■ Objective
Up to and including the line containing "BELT_LEAN = 0.975", please reproduce the lines of the listing below, starting from the top.
— start Provided data —
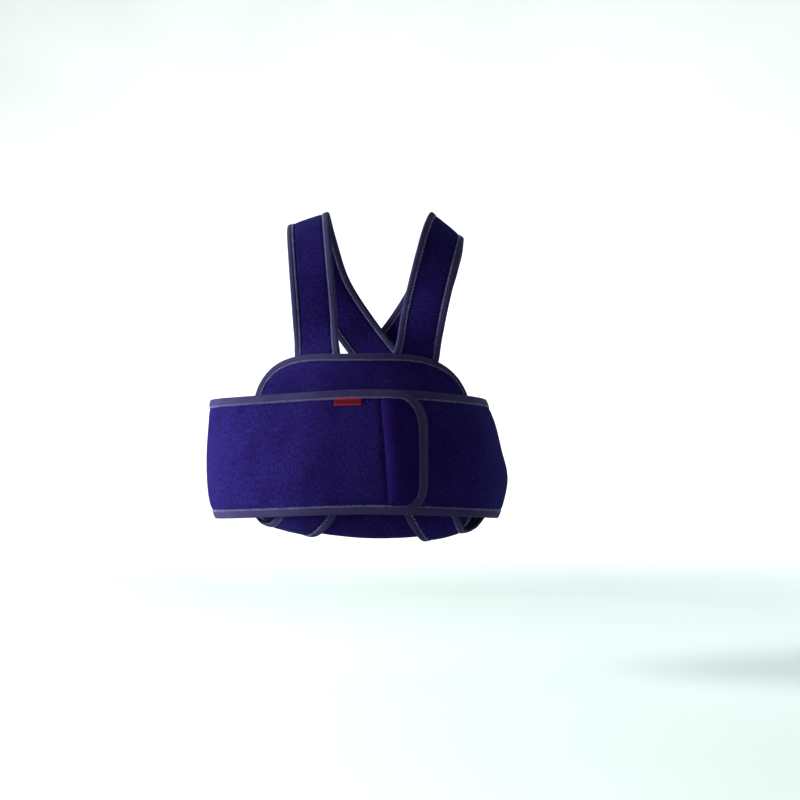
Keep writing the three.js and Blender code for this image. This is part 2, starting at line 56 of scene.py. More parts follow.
# Belt
BELT_WIDTH = 160
BELT_INNER_END = 75
BELT_OUTER_END = 71
BELT_END_ROUND = 32
BELT_END_UPPER_DROP = 50
BELT_END_LOWER_RISE = 40
BELT_HIDDEN_ROUND = 40
BELT_RAMP_LENGTH = 70
TAB_LENGTH = 52.5
TAB_LEAN = 9
TAB_SEAM_ROUND = 4

# Label
LABEL_LENGTH = 35
LABEL_HEIGHT = 9.5
LABEL_TO_END = 85
LABEL_CORNER_ROUND = 1.5

# Loop that the belt runs on
LOOP_AXIS_X = -10
LOOP_AXIS_Y = -20
REACH_LEFT = 223
REACH_RIGHT = 182
REACH_FRONT = 152
REACH_BACK = 134
LOOP_SQUARENESS = 2.4
BELT_FRONT_LEVEL = -309
BELT_BACK_LEVEL = -328
BELT_LEAN = 0.975

# Pouch
BIB_TOP_LEVEL = -184
POUCH_TURN_LEVEL = -385
POUCH_DROP = 36
BODY_PANEL_TOP_LEVEL = -200
POUCH_REACH_LEFT = 168
POUCH_REACH_RIGHT = 160
BIB_LEFT = -159
BIB_RIGHT = 105
BIB_FANNING = 0.35
BIB_CORNER_WIDTH = 114
BIB_CORNER_DROP = 64
BIB_CORNER_POWER = 2.6
BODY_PANEL_LEFT = -140
BODY_PANEL_RIGHT = 104
BODY_PANEL_DEPTH = 104
BODY_PANEL_SAG = 38
BODY_PANEL_CORNER_ROUND = 40
POUCH_BOTTOM_LENGTH = 100
STRAP_END_LEVEL = BELT_FRONT_LEVEL - 0.18 * BELT_WIDTH
DRAWN_LEVEL = BELT_FRONT_LEVEL + 0.42 * BELT_WIDTH
BEHIND_BELT = CLOTH_THICKNESS / 2 + 2 * TAPE_HALF + 2 * LAYER_CLEARANCE

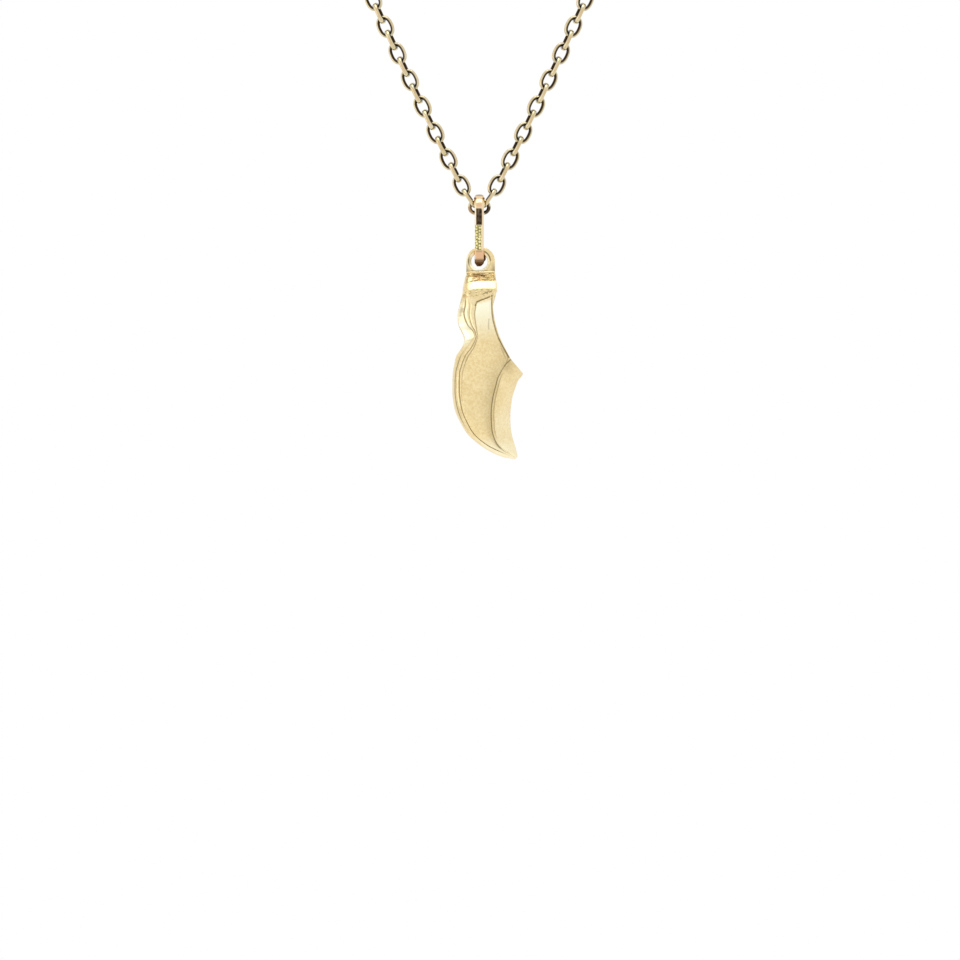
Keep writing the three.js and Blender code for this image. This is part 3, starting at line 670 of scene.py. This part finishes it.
— end Provided data —
■ Response
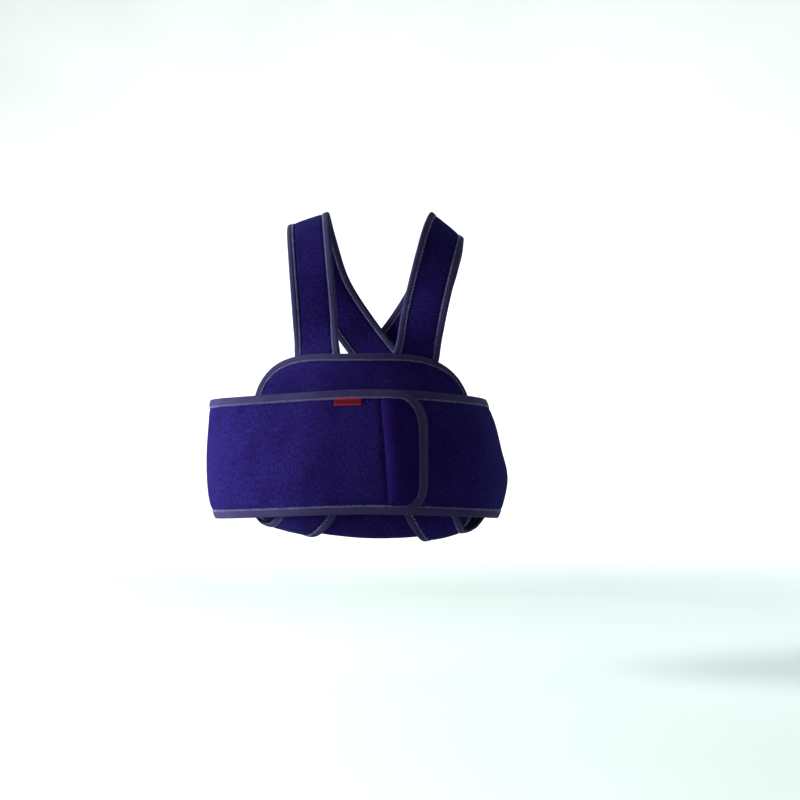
Keep writing the three.js and Blender code for this image. This is part 2, starting at line 56 of scene.py. More parts follow.
# Belt
BELT_WIDTH = 160
BELT_INNER_END = 75
BELT_OUTER_END = 71
BELT_END_ROUND = 32
BELT_END_UPPER_DROP = 50
BELT_END_LOWER_RISE = 40
BELT_HIDDEN_ROUND = 40
BELT_RAMP_LENGTH = 70
TAB_LENGTH = 52.5
TAB_LEAN = 9
TAB_SEAM_ROUND = 4

# Label
LABEL_LENGTH = 35
LABEL_HEIGHT = 9.5
LABEL_TO_END = 85
LABEL_CORNER_ROUND = 1.5

# Loop that the belt runs on
LOOP_AXIS_X = -10
LOOP_AXIS_Y = -20
REACH_LEFT = 223
REACH_RIGHT = 182
REACH_FRONT = 152
REACH_BACK = 134
LOOP_SQUARENESS = 2.4
BELT_FRONT_LEVEL = -309
BELT_BACK_LEVEL = -328
BELT_LEAN = 0.975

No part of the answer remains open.